Take a look at clear_locks(1M). It is a command to be run on the client to fix this issue. The patch that you have installed has this command and its man page.

Thanks.

Ajit
HP Gigabit Ethernet
Emerson Valley
Occasional Advisor

Re: Cause of rpc.lockd failing

The problem is is a server side issue because when the process fails. ALL clients immediately stop being able to lock files which of course cripples the apps staed above.

I will however try running the clear_locks and report my results.
Brian Hackley
Honored Contributor
Solution

Re: Cause of rpc.lockd failing

Emerson,

Suggestion: ensure any/all NFS clients are at latest lockd patch levels as well as the NFS Server.

Here are some tips for general NFS File locking debugging. Try these if the clear_locks fails to get you any progress.

rpc.lockd and rpc.statd are subject to DNS lookup hangs.
On the NFS Server, set the /etc/resolv.conf
retrans and retry options
(see resolver man page)
I usually use
retrans 1000 ...or 2000
retry 2

This cuts down the length of time waiting on resolver queries to map an IP to a hostname.

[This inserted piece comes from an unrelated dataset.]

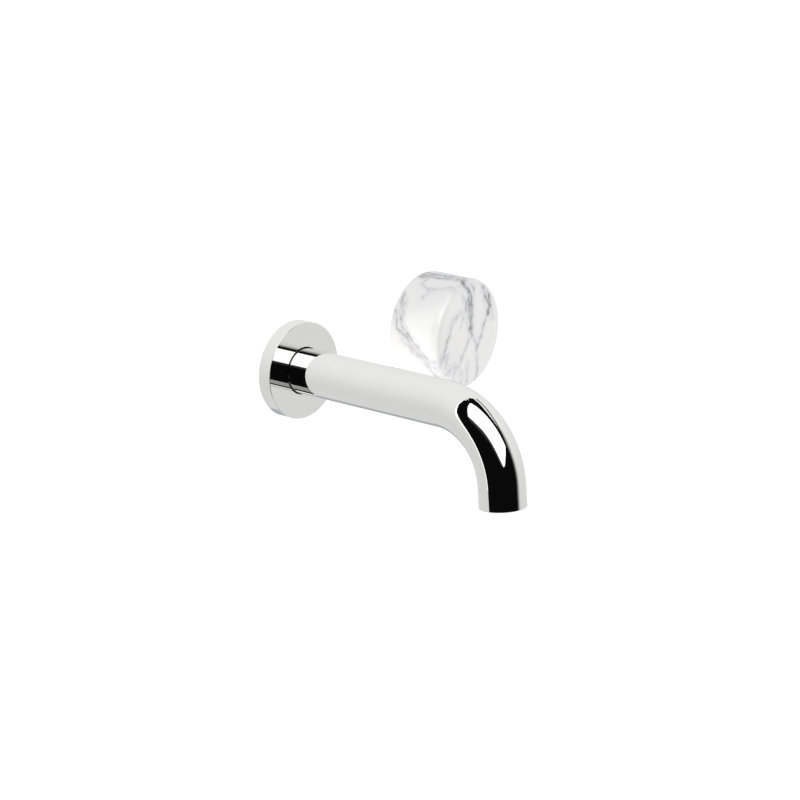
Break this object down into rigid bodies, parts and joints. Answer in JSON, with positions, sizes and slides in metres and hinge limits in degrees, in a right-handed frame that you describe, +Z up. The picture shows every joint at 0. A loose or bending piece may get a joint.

In addition, start some data collection on the rpc.lockd on the NFS Server. Use kill -17 to turn on debug mode; it will log to /var/adm/rpc.lockd.log by default. Another kill -17 will turn it off. I recommend that you ensure plenty of space in /var/adm, and then start the logging BEFORE a problem appears. Even better, setup a nettl trace. As soon as the problem is detected for the first time from a client, stop the nettl trace, and shut off the debug logging.
You'll have a boatload of data to swim through, but you do stand a good chance of capturing the problem.

Hope all this helps,

-> Brian Hackley
Ask me about telecommuting!
Emerson Valley
Occasional Advisor

Re: Cause of rpc.lockd failing

Thanks Brian. I will give the logging option a shot. i cannot do a nettl however because I do not know what triggers the crap-out and those trace files get huge very fast!

-Em